**Directive**
Each entry below must be repeated word for word.

══ Provided data ══

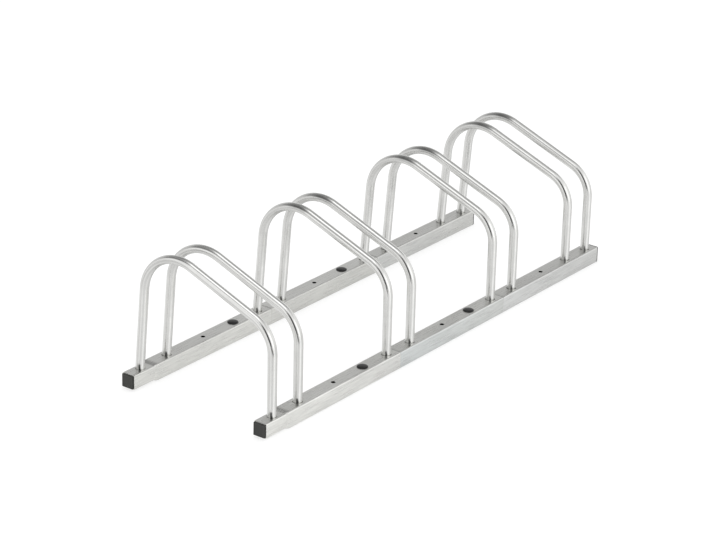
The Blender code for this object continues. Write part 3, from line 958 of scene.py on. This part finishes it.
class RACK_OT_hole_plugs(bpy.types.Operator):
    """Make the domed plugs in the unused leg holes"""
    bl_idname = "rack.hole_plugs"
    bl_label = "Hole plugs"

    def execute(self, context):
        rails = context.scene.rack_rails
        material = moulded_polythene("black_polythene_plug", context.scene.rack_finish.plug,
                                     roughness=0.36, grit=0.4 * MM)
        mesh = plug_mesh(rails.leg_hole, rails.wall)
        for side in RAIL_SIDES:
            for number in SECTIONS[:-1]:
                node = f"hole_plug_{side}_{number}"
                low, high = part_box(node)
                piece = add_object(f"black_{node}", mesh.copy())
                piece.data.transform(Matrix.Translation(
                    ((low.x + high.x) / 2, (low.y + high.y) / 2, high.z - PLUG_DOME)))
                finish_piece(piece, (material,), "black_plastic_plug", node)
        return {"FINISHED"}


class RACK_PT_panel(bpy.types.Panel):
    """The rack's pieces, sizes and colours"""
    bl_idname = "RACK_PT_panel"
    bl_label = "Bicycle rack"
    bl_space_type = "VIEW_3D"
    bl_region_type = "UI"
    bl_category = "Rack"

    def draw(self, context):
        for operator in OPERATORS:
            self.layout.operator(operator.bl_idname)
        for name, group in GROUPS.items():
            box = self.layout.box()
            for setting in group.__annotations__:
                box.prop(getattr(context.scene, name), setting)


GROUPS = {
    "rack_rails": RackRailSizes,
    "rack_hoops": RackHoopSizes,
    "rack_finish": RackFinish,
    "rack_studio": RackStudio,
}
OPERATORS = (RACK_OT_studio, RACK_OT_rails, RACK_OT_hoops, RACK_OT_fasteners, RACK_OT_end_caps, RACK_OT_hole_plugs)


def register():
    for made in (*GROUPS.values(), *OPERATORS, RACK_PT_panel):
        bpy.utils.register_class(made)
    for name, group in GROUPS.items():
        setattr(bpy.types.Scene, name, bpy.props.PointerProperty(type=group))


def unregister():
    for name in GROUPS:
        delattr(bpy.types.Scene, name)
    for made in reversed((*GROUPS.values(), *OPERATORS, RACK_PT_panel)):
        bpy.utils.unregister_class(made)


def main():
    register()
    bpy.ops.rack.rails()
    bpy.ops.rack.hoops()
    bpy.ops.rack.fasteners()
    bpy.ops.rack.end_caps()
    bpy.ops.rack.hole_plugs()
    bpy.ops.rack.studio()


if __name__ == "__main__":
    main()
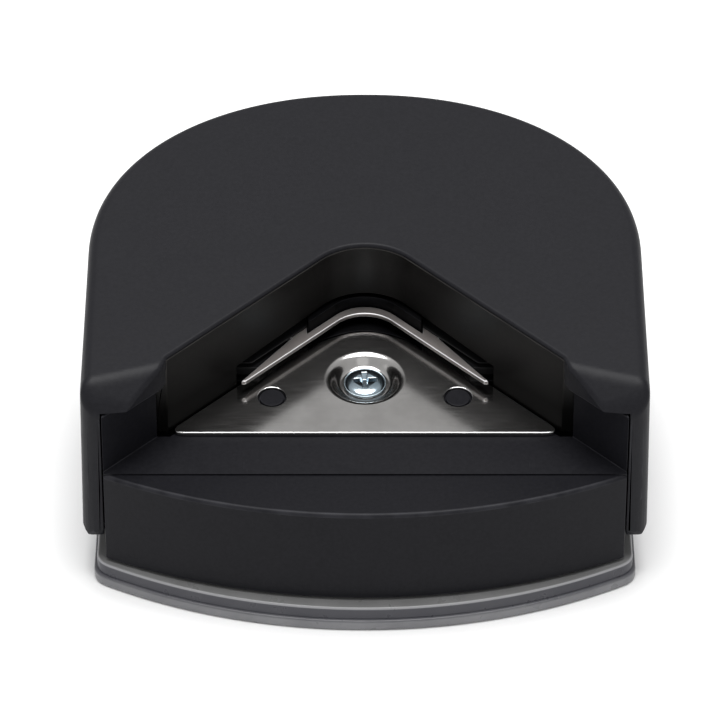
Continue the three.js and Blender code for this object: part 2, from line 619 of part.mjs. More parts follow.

═══

**Answer in full**
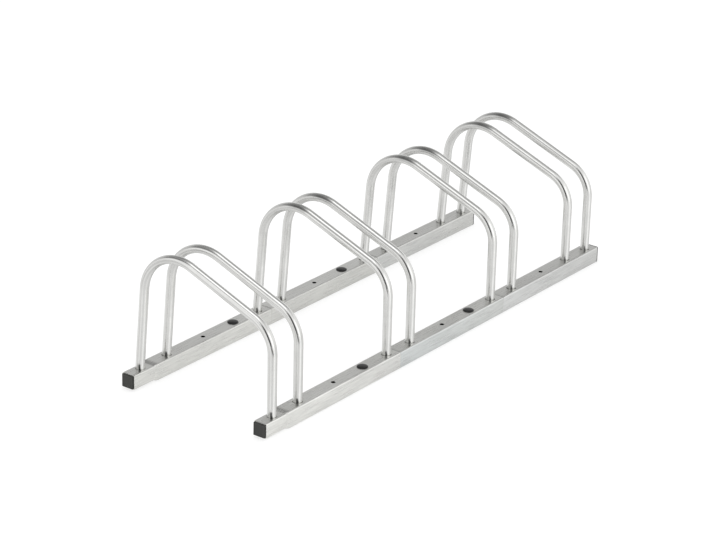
The Blender code for this object continues. Write part 3, from line 958 of scene.py on. This part finishes it.
class RACK_OT_hole_plugs(bpy.types.Operator):
    """Make the domed plugs in the unused leg holes"""
    bl_idname = "rack.hole_plugs"
    bl_label = "Hole plugs"

    def execute(self, context):
        rails = context.scene.rack_rails
        material = moulded_polythene("black_polythene_plug", context.scene.rack_finish.plug,
                                     roughness=0.36, grit=0.4 * MM)
        mesh = plug_mesh(rails.leg_hole, rails.wall)
        for side in RAIL_SIDES:
            for number in SECTIONS[:-1]:
                node = f"hole_plug_{side}_{number}"
                low, high = part_box(node)
                piece = add_object(f"black_{node}", mesh.copy())
                piece.data.transform(Matrix.Translation(
                    ((low.x + high.x) / 2, (low.y + high.y) / 2, high.z - PLUG_DOME)))
                finish_piece(piece, (material,), "black_plastic_plug", node)
        return {"FINISHED"}


class RACK_PT_panel(bpy.types.Panel):
    """The rack's pieces, sizes and colours"""
    bl_idname = "RACK_PT_panel"
    bl_label = "Bicycle rack"
    bl_space_type = "VIEW_3D"
    bl_region_type = "UI"
    bl_category = "Rack"

    def draw(self, context):
        for operator in OPERATORS:
            self.layout.operator(operator.bl_idname)
        for name, group in GROUPS.items():
            box = self.layout.box()
            for setting in group.__annotations__:
                box.prop(getattr(context.scene, name), setting)


GROUPS = {
    "rack_rails": RackRailSizes,
    "rack_hoops": RackHoopSizes,
    "rack_finish": RackFinish,
    "rack_studio": RackStudio,
}
OPERATORS = (RACK_OT_studio, RACK_OT_rails, RACK_OT_hoops, RACK_OT_fasteners, RACK_OT_end_caps, RACK_OT_hole_plugs)


def register():
    for made in (*GROUPS.values(), *OPERATORS, RACK_PT_panel):
        bpy.utils.register_class(made)
    for name, group in GROUPS.items():
        setattr(bpy.types.Scene, name, bpy.props.PointerProperty(type=group))


def unregister():
    for name in GROUPS:
        delattr(bpy.types.Scene, name)
    for made in reversed((*GROUPS.values(), *OPERATORS, RACK_PT_panel)):
        bpy.utils.unregister_class(made)


def main():
    register()
    bpy.ops.rack.rails()
    bpy.ops.rack.hoops()
    bpy.ops.rack.fasteners()
    bpy.ops.rack.end_caps()
    bpy.ops.rack.hole_plugs()
    bpy.ops.rack.studio()


if __name__ == "__main__":
    main()
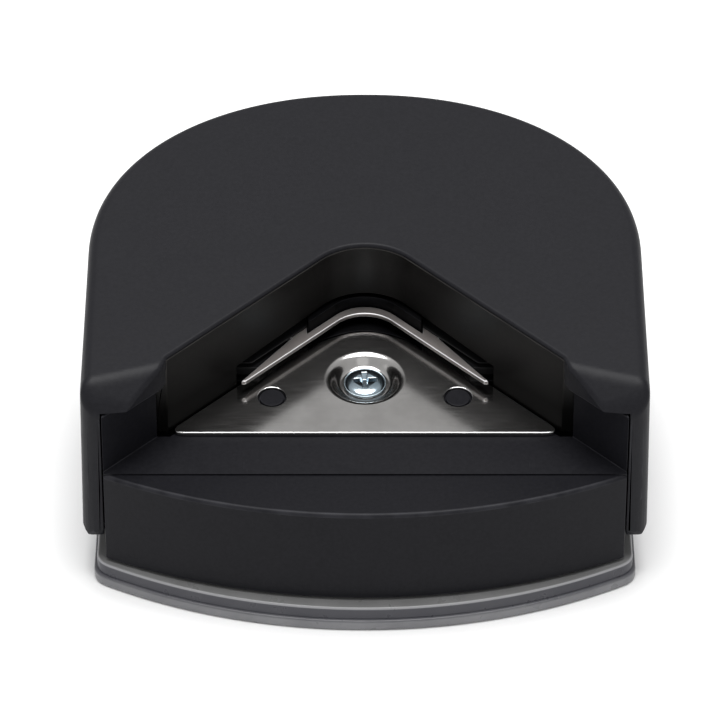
Continue the three.js and Blender code for this object: part 2, from line 619 of part.mjs. More parts follow.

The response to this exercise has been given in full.